All of the pregnancy stresses and anxieties aside, there have been many beautiful and fun things.
At the end of every day when I get in bed, I am reminded of what’s truly happening. I feel Jack move EVERY night when I lay down (which, let’s be honest, now takes me about 15 minutes just to physically get in the bed because your abs apparently stop working when you’re pregnant, then I get all 4 pillows in their proper places only to then decide I want to lay on my OTHER side, which requires flipping over without functioning abs, repositioning all 4 pillows again, only to realize then that I need to plug my phone into my charger or I forgot to take out my contacts or I REALLY want, let me rephrase, NEED a gluten free peanut butter and jelly sandwich with a glass of milk.) But, Jack is often the way I end my day and sometimes my very last thought, which is an incredible way to fall asleep.
It has also done amazing things for our marriage. Y’all… I’m not normally a sappy or braggy wife, but Trent is a SAINT. Like, real, honest, literal definition of saint (which according to Google is a person who is admired or venerated because of their virtue). I will never say this to his face because I like to appear like I’m an angel, but he has truly adapted the heart of servant during this whole process, which he already had to begin with. Do you know how hard it is to make a gluten free peanut butter and jelly sandwich at 11 pm at night? It’s no normal PB&J and takes like 12 specific steps, and he even cuts my sandwich in half diagonally. In all seriousness though, it’s definitely brought us closer, forced us to grow up and grow in our faith TOGETHER and seeing Trent serve me in a whole new way has made him even more attractive than he was when we met (though he DID have more hair then…). And his patience. I’m no easy girl when I’m NOT pregnant, so I mean…

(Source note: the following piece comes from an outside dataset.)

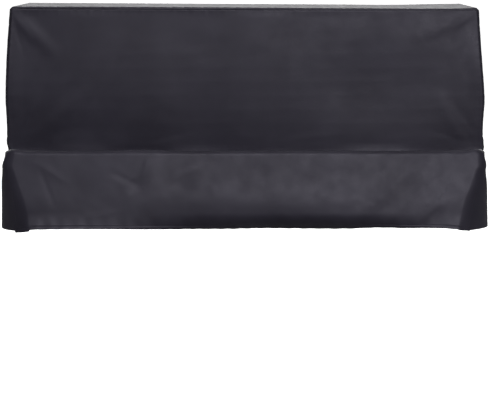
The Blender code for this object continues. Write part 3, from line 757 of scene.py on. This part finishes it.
# ---------------------------------------------------------------- Stitches
# Black waxed thread, lock stitched about 6 mm beside each seam through its turned-in
# edges, and along the top of the hems. Each stitch lies a little sunk in the cloth.
STITCH_PITCH, STITCH_LENGTH, THREAD = 0.0045, 0.0034, 0.0008
STITCH_IN = 0.006
STITCH_SEED = 7
STITCH_SHORTEST, STITCH_LONGEST = 0.92, 1.06
SIDE_HEM_PLACES, SIDE_HEM_CLEAR = 300, 0.004


def across_line(points, outward, lengths, place):
    """A line of stitches across a panel, at one length along its outline."""
    k = int(np.clip(np.searchsorted(lengths, place), 1, len(lengths) - 1))
    t = (place - lengths[k - 1]) / (lengths[k] - lengths[k - 1])
    return points[k - 1] * (1 - t) + points[k] * t, unit(outward[k - 1] * (1 - t) + outward[k] * t)


def seam_line(points, outward, away):
    """A line of stitches along the first column of a panel, the given distance in from it."""
    run = np.cumsum(np.linalg.norm(np.diff(points, axis=1), axis=2), axis=1)
    k = np.argmax(run >= away, axis=1)
    rows = np.arange(len(points))
    before = np.where(k > 0, run[rows, k - 1], 0.0)
    t = ((away - before) / (run[rows, k] - before))[:, None]
    line = points[rows, k] * (1 - t) + points[rows, k + 1] * t
    return line, unit(outward[rows, k] * (1 - t) + outward[rows, k + 1] * t)


hem_line = HEM_WIDTH - HEM_STITCH_DROP
stitch_lines = [
    across_line(lower_points, lower_out, lower_s, hem_line),
    across_line(lower_points, lower_out, lower_s, MARK["crease"] - STITCH_IN),
    across_line(top_points, top_out, top_s, MARK["front_edge"] + STITCH_IN),
    across_line(top_points, top_out, top_s, MARK["back_edge"] - STITCH_IN),
    across_line(back_points, back_out, back_s, LENGTH - hem_line),
]
for points, outward in ((lower_points, lower_out), (upper_points, upper_out),
                        (top_points, top_out), (back_points, back_out)):
    stitch_lines.append(seam_line(points, outward, STITCH_IN))
    stitch_lines.append(seam_line(points[:, ::-1], outward[:, ::-1], STITCH_IN))
for side in (-1, 1):
    front, back = seam_ends[side]
    hem_y = np.linspace(front + SIDE_HEM_CLEAR, back - SIDE_HEM_CLEAR, SIDE_HEM_PLACES)
    stitch_lines.append(side_surface(side, hem_y, np.full(SIDE_HEM_PLACES, HEM_Z + hem_line)))

path_points = np.concatenate([line for line, _ in stitch_lines])
path_outward = np.concatenate([outward for _, outward in stitch_lines])
path_edges, start = [], 0
for line, _ in stitch_lines:
    path_edges += [(start + k, start + k + 1) for k in range(len(line) - 1)]
    start += len(line)
path_mesh = bpy.data.meshes.new("seam_stitches")
path_mesh.from_pydata(path_points.tolist(), path_edges, [])
outward_data = path_mesh.attributes.new("outward", "FLOAT_VECTOR", "POINT").data
outward_data.foreach_set("vector", path_outward.ravel())
stitches = bpy.data.objects.new("seam_stitches", path_mesh)
bpy.context.scene.collection.objects.link(stitches)

thread = bpy.data.materials.new("black_waxed_thread")
thread.use_nodes = True
nodes, links = thread.node_tree.nodes, thread.node_tree.links
wax = nodes["Principled BSDF"]
wax.inputs["Roughness"].default_value = 0.5
wax.inputs["Specular IOR Level"].default_value = 0.4
place = nodes.new("ShaderNodeTexCoord")
ply = nodes.new("ShaderNodeTexWave")
ply.bands_direction = "DIAGONAL"
ply.inputs["Scale"].default_value = 900.0
links.new(place.outputs["Object"], ply.inputs["Vector"])
shade = nodes.new("ShaderNodeMix")
shade.data_type = "RGBA"
shade.inputs["A"].default_value = (0.012, 0.011, 0.015, 1.0)
shade.inputs["B"].default_value = (0.034, 0.031, 0.042, 1.0)
links.new(ply.outputs["Fac"], shade.inputs["Factor"])
links.new(shade.outputs["Result"], wax.inputs["Base Color"])
twist = nodes.new("ShaderNodeBump")
twist.inputs["Strength"].default_value = 0.5
twist.inputs["Distance"].default_value = 0.0002
links.new(ply.outputs["Fac"], twist.inputs["Height"])
links.new(twist.outputs["Normal"], wax.inputs["Normal"])

tree = bpy.data.node_groups.new("lock_stitches", "GeometryNodeTree")
made = []
tree.interface.new_socket("Geometry", in_out="INPUT", socket_type="NodeSocketGeometry")
for name, kind, value in (
    ("Pitch", "NodeSocketFloat", STITCH_PITCH),
    ("Length", "NodeSocketFloat", STITCH_LENGTH),
    ("Thread", "NodeSocketFloat", THREAD),
    ("Seed", "NodeSocketInt", STITCH_SEED),
    ("Material", "NodeSocketMaterial", thread),
):
    socket = tree.interface.new_socket(name, in_out="INPUT", socket_type=kind)
    made.append((socket.identifier, value))
tree.interface.new_socket("Geometry", in_out="OUTPUT", socket_type="NodeSocketGeometry")


def tree_node(kind, **settings):
    node = tree.nodes.new(kind)
    for key, value in settings.items():
        setattr(node, key, value)
    return node


given, result = tree_node("NodeGroupInput"), tree_node("NodeGroupOutput")
to_curve = tree_node("GeometryNodeMeshToCurve")
resample = tree_node("GeometryNodeResampleCurve", mode="LENGTH")
tangent = tree_node("GeometryNodeInputTangent")
facing = tree_node("GeometryNodeInputNamedAttribute", data_type="FLOAT_VECTOR")
facing.inputs["Name"].default_value = "outward"
lie = tree_node("FunctionNodeAlignRotationToVector", axis="X")
face = tree_node("FunctionNodeAlignRotationToVector", axis="Z", pivot_axis="X")
bead = tree_node("GeometryNodeMeshUVSphere")
bead.inputs["Segments"].default_value = 6
bead.inputs["Rings"].default_value = 4
bead.inputs["Radius"].default_value = 0.5
size = tree_node("ShaderNodeCombineXYZ")
uneven = tree_node("FunctionNodeRandomValue", data_type="FLOAT")
uneven.inputs[2].default_value = STITCH_SHORTEST
uneven.inputs[3].default_value = STITCH_LONGEST
stretch = tree_node("ShaderNodeMath", operation="MULTIPLY")
set_down = tree_node("GeometryNodeInstanceOnPoints")
realize, finish = tree_node("GeometryNodeRealizeInstances"), tree_node("GeometryNodeSetMaterial")
join = tree.links.new
join(given.outputs["Geometry"], to_curve.inputs["Mesh"])
join(to_curve.outputs["Curve"], resample.inputs["Curve"])
join(given.outputs["Pitch"], resample.inputs["Length"])
join(tangent.outputs["Tangent"], lie.inputs["Vector"])
join(lie.outputs["Rotation"], face.inputs["Rotation"])
join(facing.outputs["Attribute"], face.inputs["Vector"])
join(given.outputs["Seed"], uneven.inputs["Seed"])
join(given.outputs["Length"], stretch.inputs[0])
join(uneven.outputs[1], stretch.inputs[1])
join(stretch.outputs["Value"], size.inputs["X"])
join(given.outputs["Thread"], size.inputs["Y"])
join(given.outputs["Thread"], size.inputs["Z"])
join(resample.outputs["Curve"], set_down.inputs["Points"])
join(bead.outputs["Mesh"], set_down.inputs["Instance"])
join(face.outputs["Rotation"], set_down.inputs["Rotation"])
join(size.outputs["Vector"], set_down.inputs["Scale"])
join(set_down.outputs["Instances"], realize.inputs["Geometry"])
join(realize.outputs["Geometry"], finish.inputs["Geometry"])
join(given.outputs["Material"], finish.inputs["Material"])
join(finish.outputs["Geometry"], result.inputs["Geometry"])
sewing = stitches.modifiers.new("sewing", "NODES")
sewing.node_group = tree
for identifier, value in made:
    sewing[identifier] = value
bpy.context.view_layer.update()
sewn = bpy.data.meshes.new_from_object(stitches.evaluated_get(bpy.context.evaluated_depsgraph_get()))
stitches.modifiers.remove(sewing)
stitches.data = sewn
sewn.shade_smooth()
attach(stitches, "root")

# ---------------------------------------------------------------- Floor and light
# The cover is shown at the height at which the piano holds it, over a plain pale floor,
# in soft studio light from the front and above, with a bright background.
FLOOR_Z = -1.235
FLOOR_REACH, FLOOR_FRONT, FLOOR_BACK = 16.0, -8.0, 40.0
PAPER_DIM_Y, PAPER_PALE_Y = -0.9, 0.1
PAPER_DIM, PAPER_PALE = 0.05, 0.60
BACKDROP_SPAN, BACKDROP_GLOW = (0.88, 0.96), (0.05, 2.4)
HORIZON_SPAN, HORIZON_GLOW = (0.0, 0.2), (0.2, 0.0)
floor_corners = [(-FLOOR_REACH, FLOOR_FRONT), (FLOOR_REACH, FLOOR_FRONT),
                 (FLOOR_REACH, FLOOR_BACK), (-FLOOR_REACH, FLOOR_BACK)]
floor_mesh = bpy.data.meshes.new("floor")
floor_mesh.from_pydata([(x, y, FLOOR_Z) for x, y in floor_corners], [], [(0, 1, 2, 3)])
floor = bpy.data.objects.new("floor", floor_mesh)
bpy.context.scene.collection.objects.link(floor)
paper = bpy.data.materials.new("pale_studio_paper")
paper.use_nodes = True
nodes, links = paper.node_tree.nodes, paper.node_tree.links
sheen = nodes["Principled BSDF"]
sheen.inputs["Roughness"].default_value = 0.9
sheen.inputs["Emission Color"].default_value = (1.0, 1.0, 1.0, 1.0)
place, axes = nodes.new("ShaderNodeTexCoord"), nodes.new("ShaderNodeSeparateXYZ")
links.new(place.outputs["Object"], axes.inputs["Vector"])

# The paper is plain white to look at. Where it lights and mirrors in the cloth it is dimmer, a painted
# shade that darkens the cloth's light and reflections: dark in front of the cover, and pale under it
# and behind it.
dimmer = map_range(nodes, (PAPER_DIM_Y, PAPER_PALE_Y), (PAPER_DIM, PAPER_PALE), "SMOOTHSTEP")
looked_at = nodes.new("ShaderNodeLightPath")
links.new(axes.outputs["Y"], dimmer.inputs["Value"])
links.new(dimmer.outputs["Result"], sheen.inputs["Base Color"])
links.new(looked_at.outputs["Is Camera Ray"], sheen.inputs["Emission Strength"])
floor.data.materials.append(paper)

# The sky is white to look at too. It lights the cloth from a bright patch far behind the
# cover and, more faintly, from the horizon down.
world = bpy.data.worlds.new("studio")
bpy.context.scene.world = world
world.use_nodes = True
sky, sky_links = world.node_tree.nodes, world.node_tree.links
direction, parts = sky.new("ShaderNodeTexCoord"), sky.new("ShaderNodeSeparateXYZ")
backdrop = map_range(sky, BACKDROP_SPAN, BACKDROP_GLOW, "SMOOTHSTEP")
horizon = map_range(sky, HORIZON_SPAN, HORIZON_GLOW, "SMOOTHSTEP")
glow = sky.new("ShaderNodeMath")
glow.operation = "MAXIMUM"
sky_links.new(direction.outputs["Generated"], parts.inputs["Vector"])
sky_links.new(parts.outputs["Y"], backdrop.inputs["Value"])
sky_links.new(parts.outputs["Z"], horizon.inputs["Value"])
sky_links.new(backdrop.outputs["Result"], glow.inputs[0])
sky_links.new(horizon.outputs["Result"], glow.inputs[1])
seen_sky, sky_looked_at = sky.new("ShaderNodeMath"), sky.new("ShaderNodeLightPath")
seen_sky.operation = "MAXIMUM"
sky_links.new(glow.outputs["Value"], seen_sky.inputs[0])
sky_links.new(sky_looked_at.outputs["Is Camera Ray"], seen_sky.inputs[1])
sky_links.new(seen_sky.outputs["Value"], sky["Background"].inputs["Color"])
sky["Background"].inputs["Strength"].default_value = 1.0
bpy.context.scene.view_settings.view_transform = "Standard"

for name, width, height, power, stand, aim in (
    ("front_softbox", 2.5, 1.2, 56.0, (0.0, -4.5, 1.9), (0.0, 0.0, -0.3)),
    ("high_softbox", 2.5, 1.2, 75.0, (0.0, -3.6, 3.0), (0.0, 0.0, -0.3)),
    ("low_softbox", 1.2, 0.8, 62.0, (1.8, -4.6, 0.5), (0.3, 0.0, -0.3)),
    ("backdrop_light", 7.0, 4.0, 160.0, (0.0, 3.0, 3.6), (0.0, 3.0, -1.2)),
    ("back_softbox", 2.6, 0.8, 70.0, (0.0, 3.6, -0.75), (0.0, 0.0, -0.35)),
):
    softbox = bpy.data.lights.new(name, "AREA")
    softbox.shape = "RECTANGLE"
    softbox.size, softbox.size_y, softbox.energy = width, height, power
    softbox_stand = bpy.data.objects.new(name, softbox)
    softbox_stand.location = stand
    softbox_stand.rotation_euler = (Vector(aim) - Vector(stand)).to_track_quat("-Z", "Y").to_euler()
    bpy.context.scene.collection.objects.link(softbox_stand)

Okay, and then this may just be coincidence, but our dog Henry. We all know Mr. Henry is our special one. Big heart, cutest boy ever, but a challenge in every way. However, I am telling you, he knows what’s going on and has somehow magically calmed down a million percent, like he’s prepping for baby Jack and becoming a grown up. He’s even beginning to learn spacial boundaries, like you can’t sit on humans just because you can and because you want TLC 150% of the time. Instead of putting all 23 lbs of his body weight directly on my belly in hopes of getting some couch schnuggles, he will now just rest his head on my belly and let out a big sigh, like, hey, we’ve got love for you too kid. Makes me cry… hormones…
So, all of this rambling is really just to say, though pregnancy is no walk in the park, it has been a very enlightening experience. I’ve read articles and blogs where women gush over pregnancy being amazing 100% of the time (um, for real?) and women who write from the other end of the spectrum. But I’ve found it to be like other periods of time you go through in life: a beautifully challenging journey, with ups and downs and lots of learning moments, with growing pains (literally and figuratively) and fun and special memories. And I’m sure parenting will be an even more beautiful and challenging journey.